As an attorney who has practiced now almost 35 years, I knew that there had to be a better option to help families transition from one unhappy home to two happy homes other than what the traditional court system seemed to offer. I have always loved mediation and helping parents reach a mutual agreement that is best for their children, and then I discovered Collaborative Divorce in 2017. I knew from my first day of collaborative training that I wanted to use the Collaborative Divorce process to help my clients resolve their family legal matters in a respectful and future focused manner, and to create two homes without destroying each other and their family along the way. I look forward to practicing Collaborative Divorce until I retire.

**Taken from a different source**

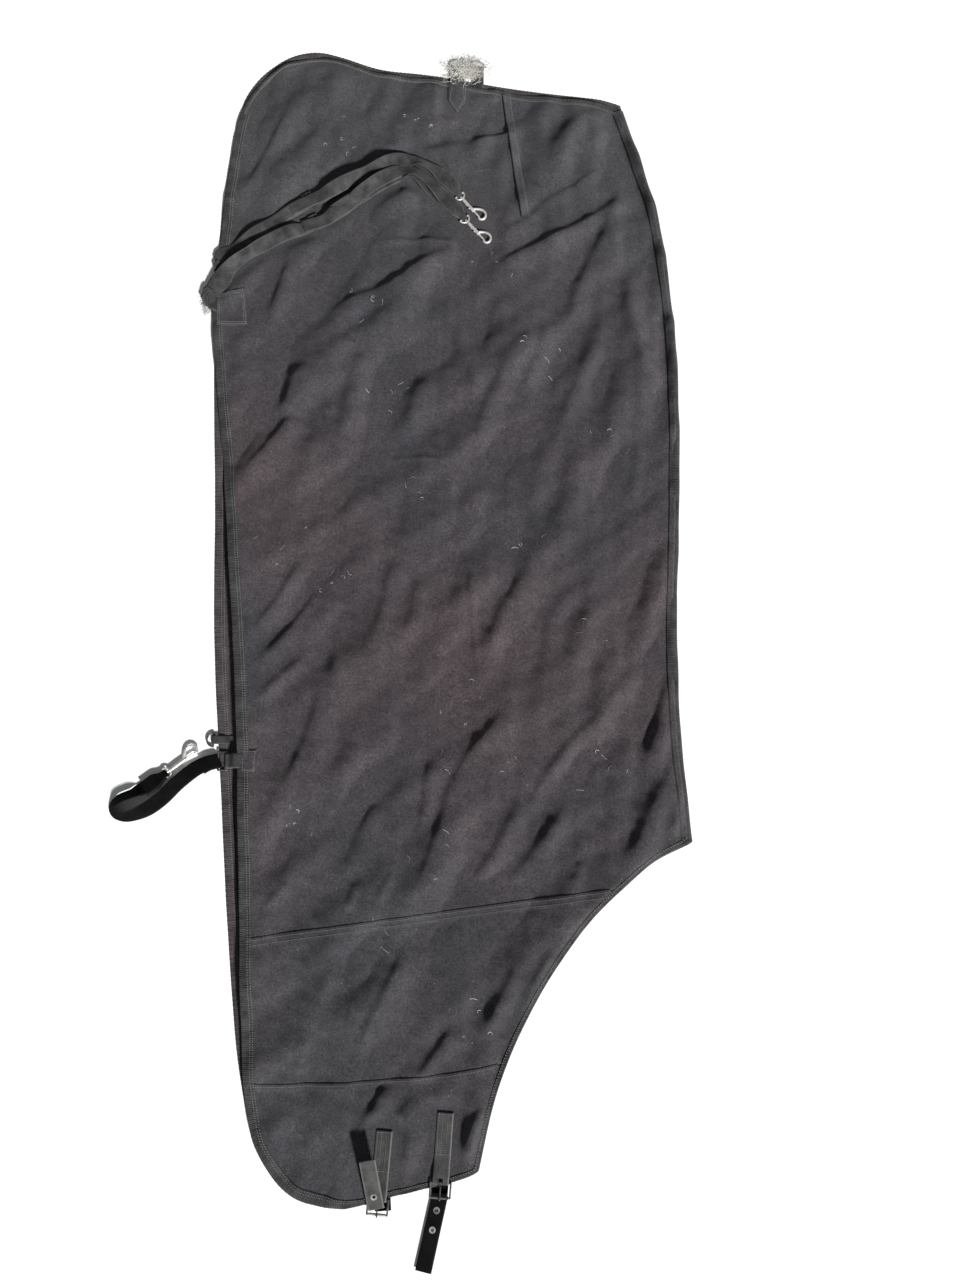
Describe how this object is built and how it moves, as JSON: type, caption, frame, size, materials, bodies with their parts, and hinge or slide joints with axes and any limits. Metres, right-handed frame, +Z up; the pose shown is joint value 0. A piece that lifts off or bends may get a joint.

What do you find rewarding about practicing Collaborative Divorce?
There are many rewarding aspects to practicing Collaborative Divorce, but I love being able to use my creativity to help families transition forward to their new “normal”, reaching unique solutions that will last, and making sure that all voices, interests, concerns, needs, and priorities are heard along the way, and in a respectful manner. When there is a commitment to respect in the process (which is fundamental to collaborative), discussions are more productive, allowing more creative options to be discussed, and agreements more readily reached. Furthermore, these types of agreements, and the process itself, enable the parents to resolve future issues that may arise. Especially when children are involved, I enjoy helping parents and children maintain family bonds while embracing their new lives moving forward.
What makes Collaborative Divorce a better choice than litigation?
The key difference between Collaborative Practice and conventional divorce is the pledge by the parties and professionals to reach an agreement without going to court, by respectfully resolving disputes. In the traditional divorce model, you and your spouse may come to see each other as adversaries and the divorce as a battleground. Whereas in the collaborative process, you and your spouse consent in writing to be part of a team that works together to reach an out-of-court resolution, as individual and unique as you are, and what is best for your family. In other words, you make the decisions yourselves, rather than give that responsibility to a judge. With Collaborative Divorce, the goal is to develop good communication, effective relationships, to solve problems jointly, to prevent a court battle, and to reach a future focused resolution that will last and serve your family well as time moves on.
Tell us something interesting about you.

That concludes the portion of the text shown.